_Stored rows_
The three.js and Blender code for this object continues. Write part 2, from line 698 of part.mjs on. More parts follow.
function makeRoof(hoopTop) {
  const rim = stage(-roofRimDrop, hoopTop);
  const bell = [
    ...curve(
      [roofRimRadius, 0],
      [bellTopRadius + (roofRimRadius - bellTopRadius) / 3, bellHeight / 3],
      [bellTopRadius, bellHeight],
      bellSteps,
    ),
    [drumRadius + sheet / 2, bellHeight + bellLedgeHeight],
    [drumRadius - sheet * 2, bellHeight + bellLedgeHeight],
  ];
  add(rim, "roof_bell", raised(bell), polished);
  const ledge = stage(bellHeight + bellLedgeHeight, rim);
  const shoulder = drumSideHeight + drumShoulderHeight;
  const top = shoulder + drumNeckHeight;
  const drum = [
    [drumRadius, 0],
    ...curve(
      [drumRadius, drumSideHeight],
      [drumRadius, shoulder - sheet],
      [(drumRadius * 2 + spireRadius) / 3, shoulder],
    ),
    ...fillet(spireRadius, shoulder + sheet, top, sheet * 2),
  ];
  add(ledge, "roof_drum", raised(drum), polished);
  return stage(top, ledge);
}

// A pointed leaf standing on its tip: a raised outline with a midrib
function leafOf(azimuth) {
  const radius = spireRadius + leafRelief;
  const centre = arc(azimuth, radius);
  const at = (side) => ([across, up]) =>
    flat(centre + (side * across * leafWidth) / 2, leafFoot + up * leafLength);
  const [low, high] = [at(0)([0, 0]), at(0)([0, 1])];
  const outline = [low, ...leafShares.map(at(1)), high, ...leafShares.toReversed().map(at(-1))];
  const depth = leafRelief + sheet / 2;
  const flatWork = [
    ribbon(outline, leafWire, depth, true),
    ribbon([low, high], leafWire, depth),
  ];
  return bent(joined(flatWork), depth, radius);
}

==

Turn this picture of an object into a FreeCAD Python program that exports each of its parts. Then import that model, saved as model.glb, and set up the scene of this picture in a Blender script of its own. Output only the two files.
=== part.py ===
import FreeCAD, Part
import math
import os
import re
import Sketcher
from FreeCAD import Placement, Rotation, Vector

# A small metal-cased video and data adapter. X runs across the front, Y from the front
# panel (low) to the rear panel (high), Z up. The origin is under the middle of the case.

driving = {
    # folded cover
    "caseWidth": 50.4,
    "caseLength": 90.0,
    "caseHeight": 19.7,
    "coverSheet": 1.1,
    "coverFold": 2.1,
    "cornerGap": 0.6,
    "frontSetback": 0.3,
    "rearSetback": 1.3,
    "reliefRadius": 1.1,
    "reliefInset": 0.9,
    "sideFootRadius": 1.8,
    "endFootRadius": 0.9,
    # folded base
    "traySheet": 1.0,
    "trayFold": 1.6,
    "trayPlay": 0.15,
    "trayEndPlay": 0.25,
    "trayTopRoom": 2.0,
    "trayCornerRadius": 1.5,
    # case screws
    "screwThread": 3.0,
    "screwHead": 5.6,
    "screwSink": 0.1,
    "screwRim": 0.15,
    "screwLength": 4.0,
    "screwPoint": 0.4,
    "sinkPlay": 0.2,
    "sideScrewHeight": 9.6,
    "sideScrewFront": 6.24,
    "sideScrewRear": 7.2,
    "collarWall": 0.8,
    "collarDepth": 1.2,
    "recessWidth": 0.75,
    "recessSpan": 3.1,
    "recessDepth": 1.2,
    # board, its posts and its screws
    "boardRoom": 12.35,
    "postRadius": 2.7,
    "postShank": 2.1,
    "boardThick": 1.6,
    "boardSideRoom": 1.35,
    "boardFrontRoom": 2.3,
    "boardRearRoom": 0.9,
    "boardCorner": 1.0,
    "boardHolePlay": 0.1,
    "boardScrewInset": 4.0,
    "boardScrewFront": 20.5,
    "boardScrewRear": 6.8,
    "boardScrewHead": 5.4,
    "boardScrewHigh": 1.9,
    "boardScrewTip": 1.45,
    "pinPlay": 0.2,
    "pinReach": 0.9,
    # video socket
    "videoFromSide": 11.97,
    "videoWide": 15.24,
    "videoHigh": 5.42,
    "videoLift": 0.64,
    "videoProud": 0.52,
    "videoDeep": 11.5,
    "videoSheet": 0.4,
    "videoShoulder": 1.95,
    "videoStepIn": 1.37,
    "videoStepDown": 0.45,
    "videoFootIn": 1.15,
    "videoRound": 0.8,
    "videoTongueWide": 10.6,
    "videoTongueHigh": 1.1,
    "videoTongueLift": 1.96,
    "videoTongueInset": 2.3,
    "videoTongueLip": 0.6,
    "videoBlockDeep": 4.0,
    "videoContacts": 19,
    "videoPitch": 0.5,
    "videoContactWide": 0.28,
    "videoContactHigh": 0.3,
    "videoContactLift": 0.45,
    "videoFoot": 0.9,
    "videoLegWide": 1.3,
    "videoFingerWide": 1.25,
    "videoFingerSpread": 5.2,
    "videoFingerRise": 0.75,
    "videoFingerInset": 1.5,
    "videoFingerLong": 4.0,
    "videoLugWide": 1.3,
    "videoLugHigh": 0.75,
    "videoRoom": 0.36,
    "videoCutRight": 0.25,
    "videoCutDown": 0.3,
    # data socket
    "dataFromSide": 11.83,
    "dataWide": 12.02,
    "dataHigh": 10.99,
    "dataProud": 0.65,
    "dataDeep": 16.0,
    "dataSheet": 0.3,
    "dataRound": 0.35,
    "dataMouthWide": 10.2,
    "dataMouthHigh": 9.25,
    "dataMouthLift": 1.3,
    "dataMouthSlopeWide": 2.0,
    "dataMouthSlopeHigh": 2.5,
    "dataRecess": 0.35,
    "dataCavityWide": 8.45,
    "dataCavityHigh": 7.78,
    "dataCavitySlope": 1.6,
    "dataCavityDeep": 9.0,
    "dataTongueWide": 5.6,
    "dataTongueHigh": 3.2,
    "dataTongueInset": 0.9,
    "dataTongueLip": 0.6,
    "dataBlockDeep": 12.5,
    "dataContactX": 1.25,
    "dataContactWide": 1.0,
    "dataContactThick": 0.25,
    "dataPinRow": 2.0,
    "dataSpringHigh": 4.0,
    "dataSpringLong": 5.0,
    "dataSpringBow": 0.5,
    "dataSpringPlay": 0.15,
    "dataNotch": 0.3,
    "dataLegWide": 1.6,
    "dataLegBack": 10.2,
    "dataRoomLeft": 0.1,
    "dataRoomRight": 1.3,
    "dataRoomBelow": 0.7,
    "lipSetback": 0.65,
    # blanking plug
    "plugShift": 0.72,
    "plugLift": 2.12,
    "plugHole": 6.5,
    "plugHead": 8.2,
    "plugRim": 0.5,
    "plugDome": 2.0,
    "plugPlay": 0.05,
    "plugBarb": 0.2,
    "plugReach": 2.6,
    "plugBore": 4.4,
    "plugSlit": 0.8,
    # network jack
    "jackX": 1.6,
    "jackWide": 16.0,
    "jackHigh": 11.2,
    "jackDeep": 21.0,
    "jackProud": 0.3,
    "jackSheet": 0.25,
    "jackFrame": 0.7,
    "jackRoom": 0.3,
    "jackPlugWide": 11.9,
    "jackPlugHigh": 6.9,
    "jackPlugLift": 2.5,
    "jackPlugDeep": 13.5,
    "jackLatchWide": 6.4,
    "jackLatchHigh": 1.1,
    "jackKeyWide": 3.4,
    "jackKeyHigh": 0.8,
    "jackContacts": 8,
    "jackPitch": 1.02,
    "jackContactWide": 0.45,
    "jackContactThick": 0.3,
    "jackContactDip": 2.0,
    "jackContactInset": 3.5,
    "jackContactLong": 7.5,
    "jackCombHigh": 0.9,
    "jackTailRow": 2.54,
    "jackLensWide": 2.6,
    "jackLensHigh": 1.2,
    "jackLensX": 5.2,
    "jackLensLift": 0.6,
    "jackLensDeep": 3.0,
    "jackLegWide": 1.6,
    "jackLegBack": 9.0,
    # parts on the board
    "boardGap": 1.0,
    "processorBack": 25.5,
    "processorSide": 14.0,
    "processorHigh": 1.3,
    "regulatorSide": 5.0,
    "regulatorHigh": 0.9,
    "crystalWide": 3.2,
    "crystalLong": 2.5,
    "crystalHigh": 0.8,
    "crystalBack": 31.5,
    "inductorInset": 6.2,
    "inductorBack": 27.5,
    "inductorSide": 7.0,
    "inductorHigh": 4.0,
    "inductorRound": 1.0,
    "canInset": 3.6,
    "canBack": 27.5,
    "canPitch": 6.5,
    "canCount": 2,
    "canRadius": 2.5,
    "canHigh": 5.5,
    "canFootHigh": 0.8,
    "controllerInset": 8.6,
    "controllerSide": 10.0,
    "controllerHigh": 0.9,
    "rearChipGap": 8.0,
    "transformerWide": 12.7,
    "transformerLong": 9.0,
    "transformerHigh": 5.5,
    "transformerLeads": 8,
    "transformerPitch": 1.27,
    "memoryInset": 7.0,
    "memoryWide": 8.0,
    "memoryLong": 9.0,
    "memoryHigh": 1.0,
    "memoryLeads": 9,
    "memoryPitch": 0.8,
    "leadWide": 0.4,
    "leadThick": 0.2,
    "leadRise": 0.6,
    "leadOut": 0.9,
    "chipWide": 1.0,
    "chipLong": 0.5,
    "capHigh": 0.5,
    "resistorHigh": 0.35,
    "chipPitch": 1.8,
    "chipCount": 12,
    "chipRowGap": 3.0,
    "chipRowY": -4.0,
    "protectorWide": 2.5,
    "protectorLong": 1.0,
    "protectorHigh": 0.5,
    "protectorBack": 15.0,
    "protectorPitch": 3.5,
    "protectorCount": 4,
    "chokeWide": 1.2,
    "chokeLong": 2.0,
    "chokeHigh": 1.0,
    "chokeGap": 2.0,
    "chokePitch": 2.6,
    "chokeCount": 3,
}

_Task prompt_
Extract exactly and only these lines: the line containing "Turn this picture", the line containing "# panel (low)", and every line between them.

_Answer to the task_
Turn this picture of an object into a FreeCAD Python program that exports each of its parts. Then import that model, saved as model.glb, and set up the scene of this picture in a Blender script of its own. Output only the two files.
=== part.py ===
import FreeCAD, Part
import math
import os
import re
import Sketcher
from FreeCAD import Placement, Rotation, Vector

# A small metal-cased video and data adapter. X runs across the front, Y from the front
# panel (low) to the rear panel (high), Z up. The origin is under the middle of the case.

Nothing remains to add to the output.